بررسی تنگناهای الکتریکی در سطح فیدر برای ساختمان های مسکونی انرژی صفر شبکه ای توسط شبیه سازی سیستم یکپارچه
|کد مقاله||سال انتشار||مقاله انگلیسی||ترجمه فارسی||تعداد کلمات|
|11665||2012||10 صفحه PDF||سفارش دهید||8856 کلمه|
Publisher : Elsevier - Science Direct (الزویر - ساینس دایرکت)
Journal : Applied Energy, , Volume 96, August 2012, Pages 74-83
Recent European communications focus on the enforcement that by 2020 all new buildings are nearly Zero-Energy Buildings (ZEBs) and on the deployment of a European Smart Grid. The presented work focuses on assessing the electrical challenges at neighborhood level of an building stock evolving towards ZEBs, and identifying the resulting challenge in multidisciplinary dynamic simulation models required to perform this assessment. A tool for Integrated District Energy Assessment by Simulation (IDEAS) is developed. This IDEAS tool allows simultaneous transient simulation of thermal and electrical systems at both building and feeder level. Residential ZEBs show a self-consumption of locally generated photovoltaic (PV) electricity of 26 ± 4% at building level. Resulting feeder voltage fluctuations and possible transformer overload are quantified as bottlenecks. When all dwellings are intended to achieve a ZEB status, (i) a fraction of 14–47% of local PV supply is wasted by inverter curtailing depending on the feeder strength, while (ii) the peak transformer load is found to be 3.3 kVA per dwelling which may affect power security in existing feeder designs.

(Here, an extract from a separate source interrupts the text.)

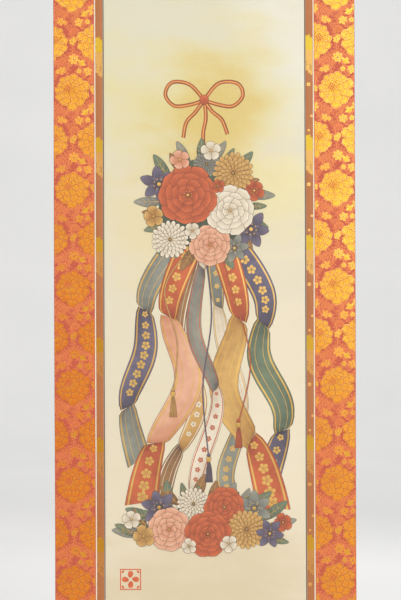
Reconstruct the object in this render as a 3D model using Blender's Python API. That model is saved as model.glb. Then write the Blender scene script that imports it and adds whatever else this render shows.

World-wide 38% of the total energy use is used for operating the building stock . To reduce its environmental impact and economical consequences, the European directive 2002/91/EC  on energy performance of buildings has been introduced stating energy benchmarks and goals at the level of individual buildings. A recent European recast 2010/31/EU  obliges all member regions to enforce that by 2020 ‘all new buildings are nearly Zero-Energy Buildings’ (ZEBs). Although the definition of a nearly-ZEB is not elaborated within this recast, it aims to achieve a combination of energy efficiency and integration of local renewable energy sources. The non-simultaneity between local energy demand and supply may strongly affect the power quality at feeder level – i.e. neighborhood level – of an electricity distribution network. As such, large scale integration of ZEBs in particular and renewable electricity generation in general will require well developed solutions in the form of energy storage, demand side management or both: As such, with the recent communications of the European Commission on the deployment of a European Smart Grid  two crucial domains, i.e. climate change and security of power supply, become strongly linked. Within this framework, the presented paper has a dual focus: (i) assessing the electrical challenges and impact at feeder level of an building stock evolving towards nearly-ZEBs and (ii) identifying the associated challenge in the development of dynamic simulation models at this level which are required to perform this multidisciplinary assessment.
نتیجه گیری انگلیسی
A tool for Integrated District Energy Assessment by Simulation (IDEAS) is developed and presented, and used for assessing the electrical challenges at feeder level of a building stock evolving towards ZEBs. This IDEAS tool allows simultaneous simulation of thermal and electrical processes at both building and feeder level. The tool combines detailed bottom-up statistical and engineering modeling, allowing to encompass occupant behavior, the inclusion of new technologies, and quantification of end-use energy efficiencies based on dynamic simulation. A set of residential net ZEBs is implemented in the IDEAS tool. The model at feeder level is used to assess electrical bottlenecks not taken into account in common building energy studies at the level of an individual building. Their annual household electrical energy consumption is found between 1.8 and 5.2 MWh, whereas the resulting total annual energy use for SH and DHW is found between 0.7 and 1.5 MWh. The total annual energy use is compensated by a BIPV system with a capacity of 2.2–7.1 kWp. The modeled dwellings show a self-consumption of locally generated PV electrical energy of 26 ± 4% at building level and 33% at neighborhood level. Resulting feeder voltage fluctuations and possible transformer overload are identified and quantified as bottlenecks in existing feeder designs. First, a fraction of 14–47% of expected local PV supply at feeder level is wasted by inverter curtailing when all dwellings are intended to achieve a level of net ZEB. At building level, these values rise up to a fraction of 41–68%. Second, the feeder peak load is found to be 3.3 kVA per dwelling when inverter curtailing is limited, which may affect power security in existing feeder designs.